Problem details - Print exactly what the entries say, line by line, from the first line down to the one with "bpy.context.scene.camera = camera", inclusive.

Listing -

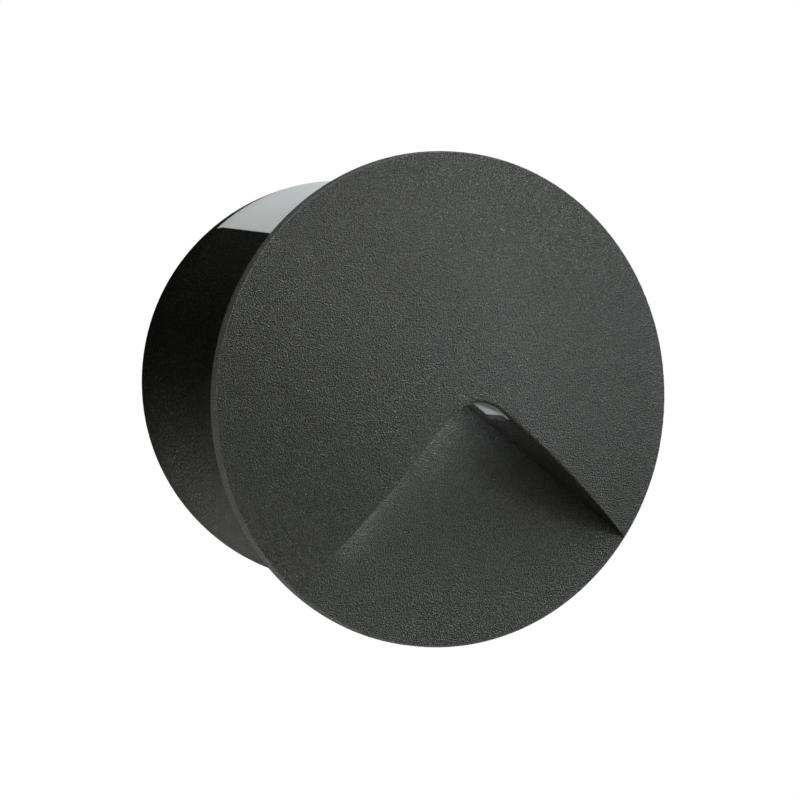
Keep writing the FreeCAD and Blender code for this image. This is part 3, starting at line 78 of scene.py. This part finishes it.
def set_camera():
    """Aims the camera so that the disc's centre falls on its pixel of the photograph."""
    back = Vector((
        math.sin(CAMERA_AZIMUTH) * math.cos(CAMERA_ELEVATION),
        -math.cos(CAMERA_AZIMUTH) * math.cos(CAMERA_ELEVATION),
        math.sin(CAMERA_ELEVATION),
    ))
    level_right = Vector((math.cos(CAMERA_AZIMUTH), math.sin(CAMERA_AZIMUTH), 0))
    level_up = back.cross(level_right)
    right = level_right * math.cos(CAMERA_LEAN) - level_up * math.sin(CAMERA_LEAN)
    up = level_up * math.cos(CAMERA_LEAN) + level_right * math.sin(CAMERA_LEAN)
    across = (DISC_CENTRE_PX[0] - IMAGE_SIDE_PX / 2) / FOCAL_PX * CAMERA_DISTANCE
    rise = (IMAGE_SIDE_PX / 2 - DISC_CENTRE_PX[1]) / FOCAL_PX * CAMERA_DISTANCE
    place = RIM_FRONT + back * CAMERA_DISTANCE - right * across - up * rise
    lens = bpy.data.cameras.new("camera")
    lens.sensor_fit = "HORIZONTAL"
    lens.sensor_width = SENSOR_WIDTH_MM
    lens.lens = FOCAL_PX / IMAGE_SIDE_PX * SENSOR_WIDTH_MM
    camera = bpy.data.objects.new("camera", lens)
    turn = Matrix((right, up, back)).transposed()
    camera.matrix_world = Matrix.Translation(place) @ turn.to_4x4()
    bpy.context.scene.collection.objects.link(camera)
    bpy.context.scene.camera = camera


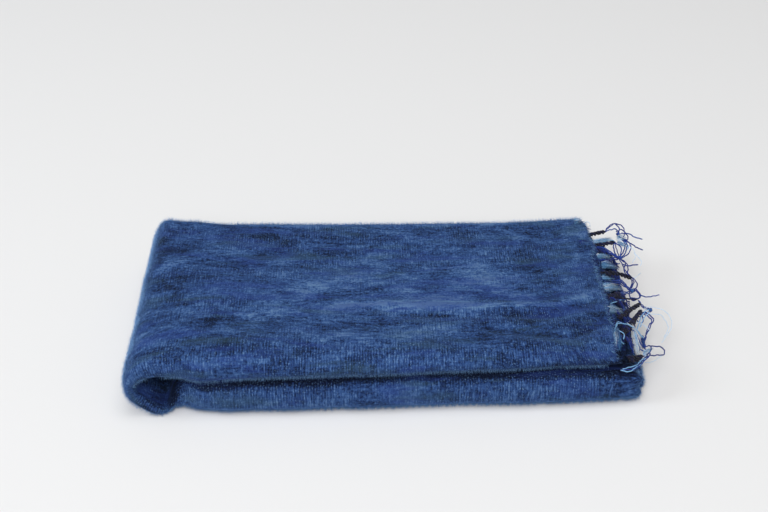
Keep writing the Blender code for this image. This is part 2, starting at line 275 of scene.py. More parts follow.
def hairpin():
    """The sheet's sections from cut end to closed fold, its rings' places, and which lie in the turn."""
    rows = np.array(UPPER + END_FOLD + LOWER)
    outer_steps = np.linalg.norm(np.diff(rows[:, 0:2], axis=0), axis=1)
    inner_steps = np.linalg.norm(np.diff(rows[:, 2:4], axis=0), axis=1)
    at = np.concatenate(([0.0], np.cumsum(np.maximum(outer_steps, inner_steps))))
    start = at[len(UPPER) - 2]
    stop = at[len(UPPER) + len(END_FOLD) + 1]
    spans = ((0.0, start, TOP_STEP), (start, stop, TURN_STEP), (stop, at[-1], LOWER_STEP))
    places = [np.arange(low, high - step * 0.5, step) for low, high, step in spans]
    places = np.concatenate(places + [[at[-1]]])
    return rows, at, places, (places > start) & (places < stop)


def width_steps():
    """Shares along the outer leg of the cloth's width, closer together at the main creases."""
    fine = np.linspace(0.0, 1.0, 400)
    density = 1.0 + 1.3 * hump(fine - CREASED[0], CREASED[1])
    grown = np.concatenate(([0.0], np.cumsum((density[1:] + density[:-1]) / 2)))
    return np.interp(np.linspace(0.0, grown[-1], TOP_STEPS), grown, fine)


def turn_points(stations, level, steps):
    """Depth and share round a front turn at one level, from its lower leg to its upper leg."""
    reach = stations.roll * np.maximum(2.0 * level - 1.0, 0.0)
    middle = stations.front + stations.thick * (1.0 - level) + reach
    angle = math.pi * (np.linspace(0.0, 1.0, steps) - 0.5)
    across = np.cos(angle) ** ROLL_SHAPE
    up = np.sign(np.sin(angle)) * np.abs(np.sin(angle)) ** ROLL_SHAPE
    return middle - reach * across, 0.5 + (level - 0.5) * up, middle


def width_path(stations, level, insets):
    """Depth and share along the cloth's width at one level, from one woven edge to the other."""
    leg = np.linspace(0.0, 1.0, LEG_STEPS)
    far = stations.back - BACK_ROLL
    turn_y, turn_share, near = turn_points(stations, level, FRONT_STEPS)
    first_y = stations.back - insets[0] + (near - stations.back + insets[0]) * leg[:-1]
    depths = [first_y, turn_y, near + (far - near) * width_steps()[1:]]
    shares = [np.broadcast_to(1.0 - level, first_y.shape), turn_share]
    shares.append(np.broadcast_to(level, depths[2].shape))

    angle = math.pi * (0.5 - np.linspace(0.0, 1.0, BACK_STEPS))[1:]
    radius = level - (1.0 - BACK_TURN)
    depths.append(far + BACK_ROLL * (radius / BACK_TURN) * np.cos(angle))
    shares.append(1.0 - BACK_TURN + radius * np.sin(angle))

    inner = np.maximum(2.0 * (1.0 - BACK_TURN) - level, INNER_LEAST)
    inner_y, inner_share, inner_near = turn_points(stations, inner, INNER_FRONT_STEPS)
    forward = far + (inner_near - far) * np.linspace(0.0, 1.0, INNER_STEPS)[1:-1]
    depths += [forward, inner_y[:, ::-1]]
    shares += [np.broadcast_to(inner, forward.shape), inner_share[:, ::-1]]
    home = np.linspace(0.0, 1.0, INNER_STEPS + 3)[1:]
    last_y = inner_near + (stations.back - insets[1] - inner_near) * home
    depths.append(last_y)
    shares.append(np.broadcast_to(1.0 - inner, last_y.shape))
    return np.concatenate(depths, axis=1), np.concatenate(shares, axis=1)


def edge_cap(first_y, first_share, second_y, second_share):
    """Four points round a woven edge, from one side of the ply to the other."""
    depths = []
    shares = []
    for angle in np.radians(CAP_ANGLES):
        depths.append((first_y + second_y) / 2 + EDGE_ROUNDING * math.cos(angle))
        shares.append((first_share + second_share) / 2 + (first_share - second_share) / 2 * math.sin(angle))
    return np.stack(depths, axis=1), np.stack(shares, axis=1)


def ply_rings(stations, ply):
    """Depth and share of the closed ring round one ply, side by side: A faces out, B faces its twin."""
    gap = np.minimum(PLY_GAP / stations.thick, GAP_LIMIT)
    half_gap = gap * (1.0 + (END_LOOSENESS - 1.0) * stations.to_end) / 2
    insets = []
    for edge, inset in enumerate(EDGE_INSETS[ply]):
        waver = EDGE_WAVER * ripple(stations.places, 0.16, 10 * ply + edge)
        insets.append((inset + waver)[:, None])
    if ply == 0:
        levels = (np.ones_like(half_gap), 1.0 - PLY + half_gap)
    else:
        levels = (1.0 - 2 * PLY + half_gap, 1.0 - PLY - half_gap)
    (a_y, a_share), (b_y, b_share) = (width_path(stations, level, insets) for level in levels)
    end_cap = edge_cap(a_y[:, -1], a_share[:, -1], b_y[:, -1], b_share[:, -1])
    start_cap = edge_cap(b_y[:, 0], b_share[:, 0], a_y[:, 0], a_share[:, 0])
    depths = np.concatenate((a_y, end_cap[0], b_y[:, ::-1], start_cap[0]), axis=1)
    shares = np.concatenate((a_share, end_cap[1], b_share[:, ::-1], start_cap[1]), axis=1)
    return depths, shares


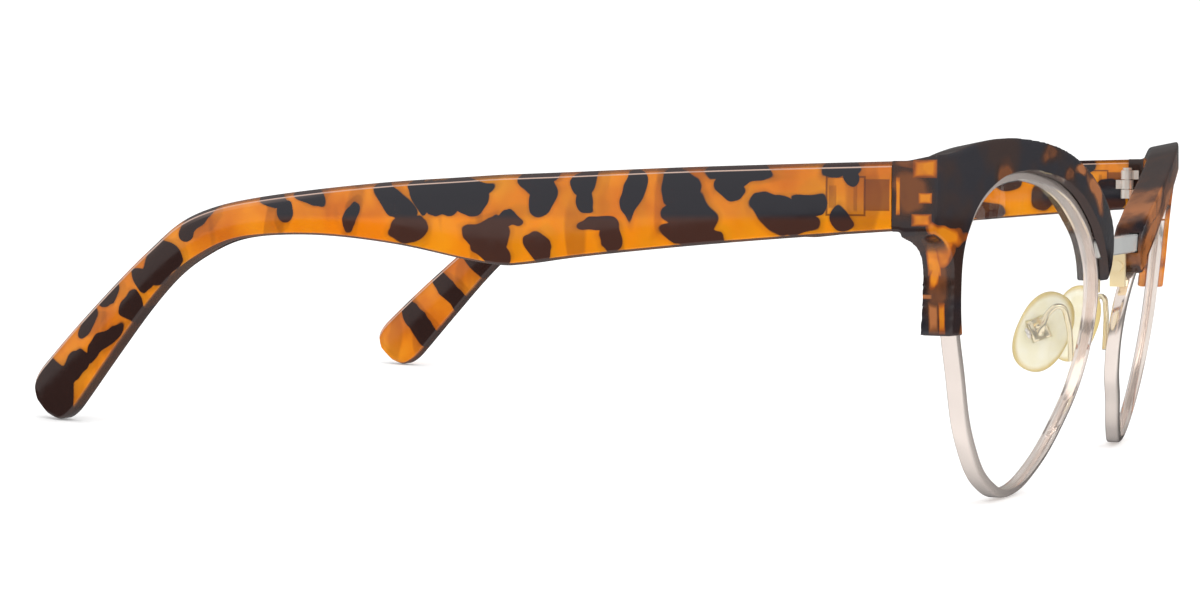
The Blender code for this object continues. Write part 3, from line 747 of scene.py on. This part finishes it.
# The brows' rust patches, their clear windows and the dim, soft-edged areas.  The right brow's
# outer end and drop and its nasal patch follow the photo; most of the left brow is invented.
RIGHT_RUST = (
    in_view("front", ((30.5, 0.9, 2.6, 0.9, -8), (23.6, -2.0, 5.6, 1.5, 31), (60.4, -16.0, 0.9, 3.6, 0)))
    + in_view("block", ((7.45, -16.9, 0.6, 1.9, 0), (8.3, -14.3, 0.9, 0.3, 0))))
# RIGHT_CLEAR's narrow block at (10.4, -2.05) is a painted highlight line near the butt joint, not a
# clear window.
RIGHT_CLEAR = (
    in_view("side", ((5.4, -6.7, 1.1, 1.9, -20), (6.1, -8.6, 1.2, 1.8, 12), (7.2, -11.6, 0.6, 2.0, 10)))
    + in_view("block", (
        (7.15, 1.2, 1.42, 1.05, 0), (10.4, -2.05, 0.24, 2.2, 0), (7.05, -2.3, 0.8, 0.62, 0),
        (7.5, -4.9, 1.2, 0.72, 0), (7.15, -9.4, 0.8, 2.3, 0), (6.4, -16.9, 0.38, 1.9, 0))))
RIGHT_VEILED = (
    in_view("side", ((9.0, -1.8, 3.2, 3.0, 0), (8.6, 1.4, 2.8, 0.9, 0), (6.8, -12.5, 1.6, 6.2, 0)))
    + in_view("front", ((41.5, 2.7, 3.4, 1.2, 0), (53.5, 0.4, 2.2, 2.2, 0), (35.0, 0.2, 2.0, 1.0, 0))))

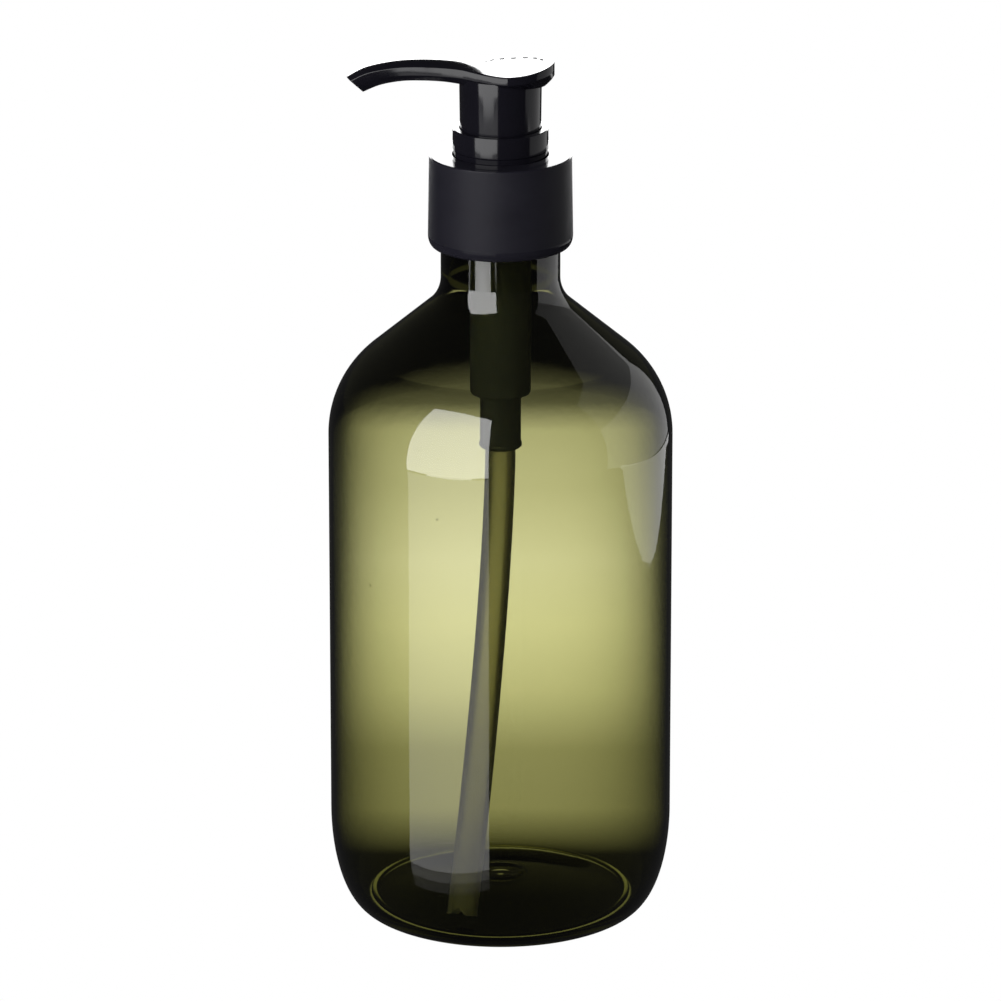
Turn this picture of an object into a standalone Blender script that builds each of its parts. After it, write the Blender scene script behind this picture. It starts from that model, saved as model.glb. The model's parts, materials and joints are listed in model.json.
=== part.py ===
"""A soap pump dispenser: a 500 ml bottle, a screw cap and a lotion pump with a lock-down thread.

Metres, +Z up. The origin is the centre of the base, on the surface that the bottle stands on.
The spout points along -X. The pump is drawn raised, as its spring holds it. Heights in this file
are measured from the floor inside the bottle, and the whole is moved up by FOOT at the end.
"""

from math import cos, pi, radians, sin, sqrt

import bmesh
import bpy
from mathutils import Matrix, Vector

MM = 0.001
GAP = 0.2 * MM  # left between pieces that touch
MERGE = 0.00001

# --- driving sizes -------------------------------------------------------------------------------
FOOT = 1.9 * MM  # how thick the base is
BODY_R = 37.5 * MM
BODY_TOP = 106.7 * MM
WALL = 0.9 * MM
HEEL_HEIGHT = 20.5 * MM
HEEL_WIDTH = 8.3 * MM
BASE_LAND = 1.8 * MM  # width of the flat ring that the bottle stands on
BASE_RISE = 5.0 * MM  # how far the base is pushed up in its middle
SHOULDER_R = 23.9 * MM
SHOULDER_ANGLE = radians(50)
NECK_FILLET = 8.0 * MM
NECK_R = 12.95 * MM
NECK_BORE = 11.1 * MM
NECK_TOP = 164.0 * MM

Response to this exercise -
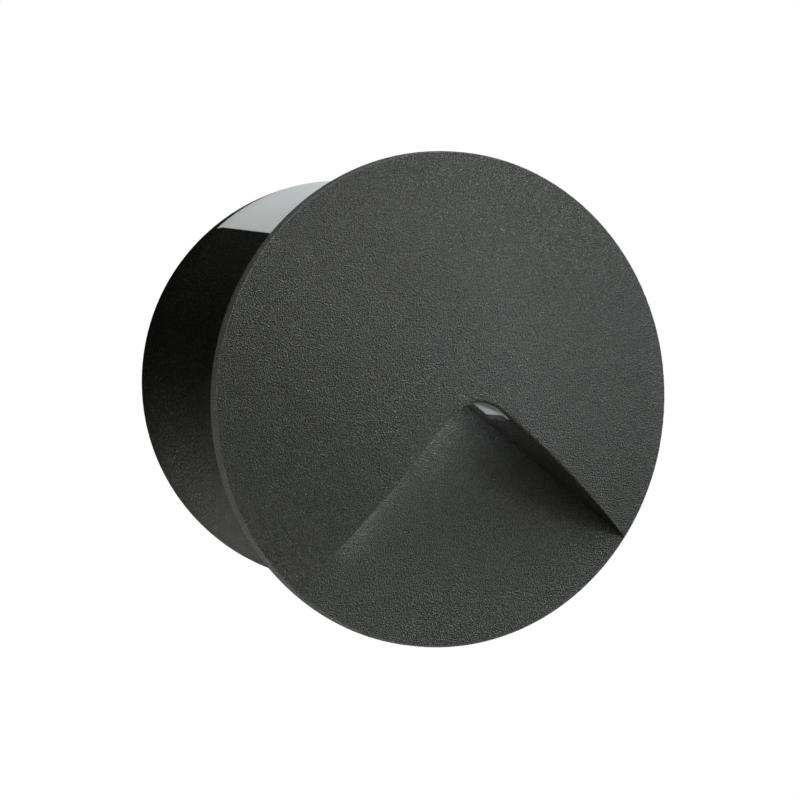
Keep writing the FreeCAD and Blender code for this image. This is part 3, starting at line 78 of scene.py. This part finishes it.
def set_camera():
    """Aims the camera so that the disc's centre falls on its pixel of the photograph."""
    back = Vector((
        math.sin(CAMERA_AZIMUTH) * math.cos(CAMERA_ELEVATION),
        -math.cos(CAMERA_AZIMUTH) * math.cos(CAMERA_ELEVATION),
        math.sin(CAMERA_ELEVATION),
    ))
    level_right = Vector((math.cos(CAMERA_AZIMUTH), math.sin(CAMERA_AZIMUTH), 0))
    level_up = back.cross(level_right)
    right = level_right * math.cos(CAMERA_LEAN) - level_up * math.sin(CAMERA_LEAN)
    up = level_up * math.cos(CAMERA_LEAN) + level_right * math.sin(CAMERA_LEAN)
    across = (DISC_CENTRE_PX[0] - IMAGE_SIDE_PX / 2) / FOCAL_PX * CAMERA_DISTANCE
    rise = (IMAGE_SIDE_PX / 2 - DISC_CENTRE_PX[1]) / FOCAL_PX * CAMERA_DISTANCE
    place = RIM_FRONT + back * CAMERA_DISTANCE - right * across - up * rise
    lens = bpy.data.cameras.new("camera")
    lens.sensor_fit = "HORIZONTAL"
    lens.sensor_width = SENSOR_WIDTH_MM
    lens.lens = FOCAL_PX / IMAGE_SIDE_PX * SENSOR_WIDTH_MM
    camera = bpy.data.objects.new("camera", lens)
    turn = Matrix((right, up, back)).transposed()
    camera.matrix_world = Matrix.Translation(place) @ turn.to_4x4()
    bpy.context.scene.collection.objects.link(camera)
    bpy.context.scene.camera = camera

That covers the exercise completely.